Our third guard comes on the tannoy and welcomes us on behalf of Czech Railways.  The first was a neat woman with thin-framed glasses who made her announcements in German only.  The second, who boarded at Dresden, was a burly man with a sing-song voice that made him sound - and I realise this sounds unlikely - like a Teutonic Rastafarian.  He spoke English, German and Czech, and threw some freeloaders out of first class and into standard with undisguised glee.  I guessed that he was specifically here for the international portion, spending his days criss-crossing the border, because he gets off at Děčín and the Czech gets on.  He wouldn't look out of place on Merseyrail, with his yellow tie and belly poking out beneath his waistcoat.

The Australian man has taken out an expensive looking leather bound journal and is struggling to find something to write in it.  I imagine the pressure he must be under: crossing the globe, a once in a lifetime trip across Europe, and trying to boil it down into words.  Something for the grandkids to read in fifty years time.  I notice that the last entry is for Thursday and today is Sunday.  He rolls the pen round in his hand a few times, looks at his girlfriend for some kind of inspiration (she doesn't notice), then writes: Friday 16th September.  I realise it's not a journal, but a diary, and he's backdating his entries.  I'm quietly outraged - that's cheating!  Of course, I don't say anything.

In fact, we haven't said a word to each other the whole journey.  I'd been afraid, when I heard them talk as they sat down, that we'd have been in for a detailed run down of their international voyages the whole trip.  By the time we pulled into Prague station I pictured us swapping Facebook details and Christmas card details and hating them with an intense passion for ruining my trip.  Perhaps the iPod headphones have been a powerful deterrent.  If I was a proper travel writer, we'd have been swigging from a hip flask and sharing hilarious anecdotes before we'd left the Hauptbahnhof.  As it was, my shy/antisocial instincts were satisfied.  This is why I'm not a proper travel writer, just an idiot with a blog.

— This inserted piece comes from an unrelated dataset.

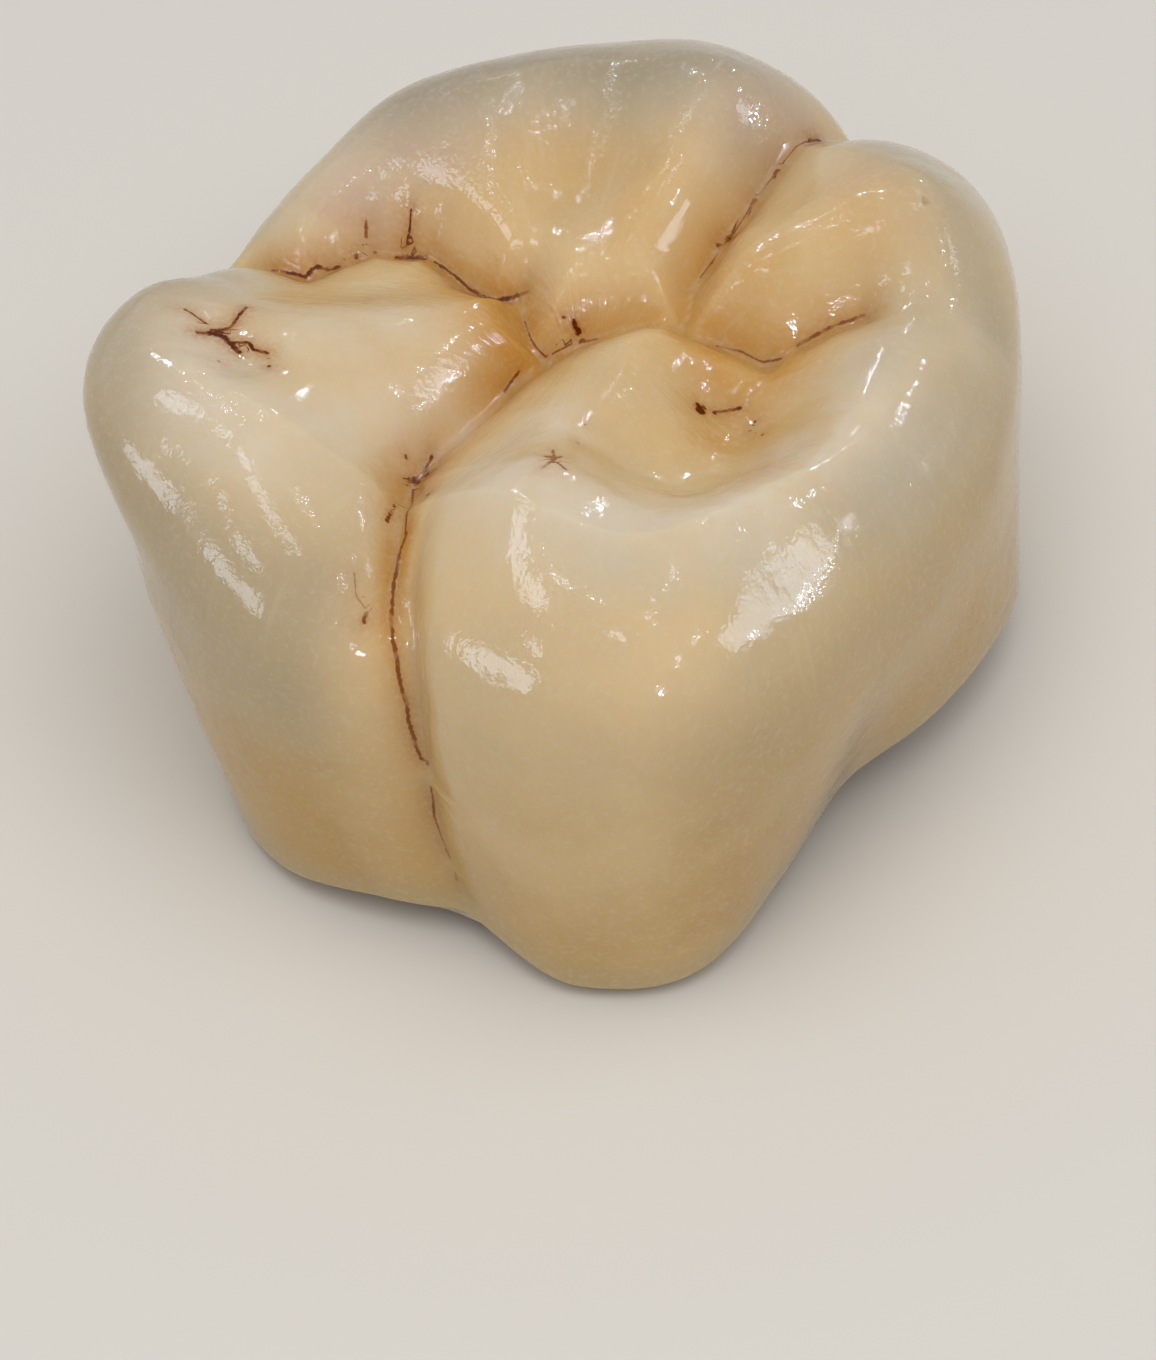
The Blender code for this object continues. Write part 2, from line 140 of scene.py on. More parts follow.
# Brown stain on the biting surface: path in millimetres, half width in millimetres and darkness
TOP_STAINS = {
    "cheek_corner_line": (((-3.77, -2.91), (-3.56, -2.71), (-3.38, -2.82), (-3.17, -2.91)), 0.030, 1.0),
    "cheek_corner_start": (((-4.21, -2.65), (-4.00, -2.67), (-3.81, -2.70), (-3.56, -2.73)), 0.014, 0.6),
    "cheek_corner_up": (((-3.56, -2.71), (-3.52, -2.54), (-3.58, -2.14)), 0.018, 0.9),
    "cheek_corner_end": (((-3.38, -2.82), (-3.16, -2.71), (-3.04, -2.78), (-2.86, -2.75)), 0.020, 0.9),
    "left_fissure": (((-4.48, -0.38), (-4.01, -0.30), (-4.00, -0.20), (-3.91, -0.07), (-3.78, -0.04),
                      (-3.74, 0.06)), 0.021, 0.8),
    "left_mark": (((-3.67, 0.64), (-3.60, 0.52)), 0.020, 0.45),
    "left_floor": (((-3.14, 0.52), (-2.98, 0.60), (-2.81, 0.67)), 0.028, 0.8),
    "left_hairline": (((-3.18, 0.98), (-3.12, 0.83), (-3.11, 0.75), (-3.09, 0.60)), 0.011, 0.8),
    "left_second_hairline": (((-3.08, 0.76), (-2.96, 0.68)), 0.009, 0.6),
    "curve_start": (((-2.65, 0.66), (-2.33, 0.59), (-2.00, 0.47)), 0.016, 0.7),
    "curve": (((-2.00, 0.47), (-1.82, 0.42), (-1.60, 0.42), (-1.42, 0.52)), 0.026, 0.85),
    "curve_end": (((-1.42, 0.52), (-1.34, 0.59), (-1.20, 0.61)), 0.018, 0.55),
    "junction": (((-1.05, 0.27), (-0.86, 0.09), (-0.74, 0.03), (-0.60, 0.02)), 0.011, 0.55),
    "junction_right": (((-0.60, 0.02), (-0.34, 0.22), (-0.07, 0.44)), 0.010, 0.45),
    "junction_blot": (((-0.37, 0.38), (-0.30, 0.36)), 0.030, 1.0),
    "front_line": (((-0.69, -0.43), (-0.72, -0.60), (-0.70, -0.81)), 0.014, 0.6),
    "back_line": (((0.81, 4.53), (0.77, 4.38)), 0.030, 1.0),
    "back_faint": (((0.75, 4.27), (0.72, 3.64), (0.65, 3.17), (0.64, 2.51), (0.59, 1.88)), 0.010, 0.42),
    "right_pit_line": (((1.89, 0.05), (1.99, 0.19), (2.10, 0.32)), 0.020, 0.8),
    "right_faint": (((1.33, 1.05), (1.64, 1.14), (1.92, 1.16), (2.18, 1.24)), 0.012, 0.5),
    "right_streak": (((2.28, 1.43), (2.42, 1.62), (2.57, 1.80), (2.75, 1.97), (2.89, 2.08)), 0.020, 0.52),
    "star_arm_1": (((1.13, -2.64), (1.52, -2.75)), 0.018, 0.42),
    "star_arm_2": (((1.28, -2.93), (1.29, -2.47)), 0.018, 0.42),
    "star_arm_3": (((1.11, -2.42), (1.32, -2.71)), 0.018, 0.42),
    "rim_pit": (((-0.69, -2.95), (-0.63, -2.93)), 0.034, 0.85),
    "rim_arm": (((-0.66, -2.94), (-0.70, -2.65), (-0.77, -2.34)), 0.015, 0.8),
    "rim_second_arm": (((-0.66, -2.94), (-0.60, -2.67), (-0.47, -2.53)), 0.012, 0.6),
    "rim_line": (((-0.61, -3.04), (-0.32, -3.49), (-0.28, -3.66), (-0.15, -3.91)), 0.014, 0.55),
}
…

We're flowing into a U-shaped valley with the river at its base.  Through here, somehow, the Czechs have managed to squeeze railways, roads and narrow towns, a few streets wide.  The mist has developed into a thin drizzle, and the towns are all so spectacularly ugly, it feels like we're travelling through a black and white film.  Something with subtitles and a back street abortion.  Between the factories, though, you get more of that inspiring landscape, more of those green mountainsides and endless forests, so you can forgive it.  At Nelahozeves, the car fills with the smell of gas from the refineries.  I have to admit, it makes a nice change from the smell of dope I got a little while ago.  I get the feeling that down in Standard class there may be a bit of a party going on amongst the backpackers.

Robbie Williams decides to have another crack at Paul Theroux.  He lasts two pages this time, and folds down the corner of the page to mark his place.  I resist the urge to scream "use a bloody bookmark!" in his ear.

The tendrils of Prague itself start to wrap themselves around our train; the green starts to recede, replaced by concrete, and the stupidly ugly Communist blocks get even stupider and even uglier.  Of course, now that market forces are in charge, they're starting to fall apart as well, which makes them look worse.  We pass under and over highways, and the carriage slowly comes to life: the sleepers are roused, they stretch and yawn.  The tourists scramble at their suitcases in the overhead racks.  Creased coats are battered back into shape.  The Australian girl finally turns her Kindle off; I wonder what she was reading that carried her all the way through the six hour trip.

Into Prague railway station, and we leave the train, passing up the opportunity to take our complimentary DB Magazines with us.  The journey's over; it's time to explore another country.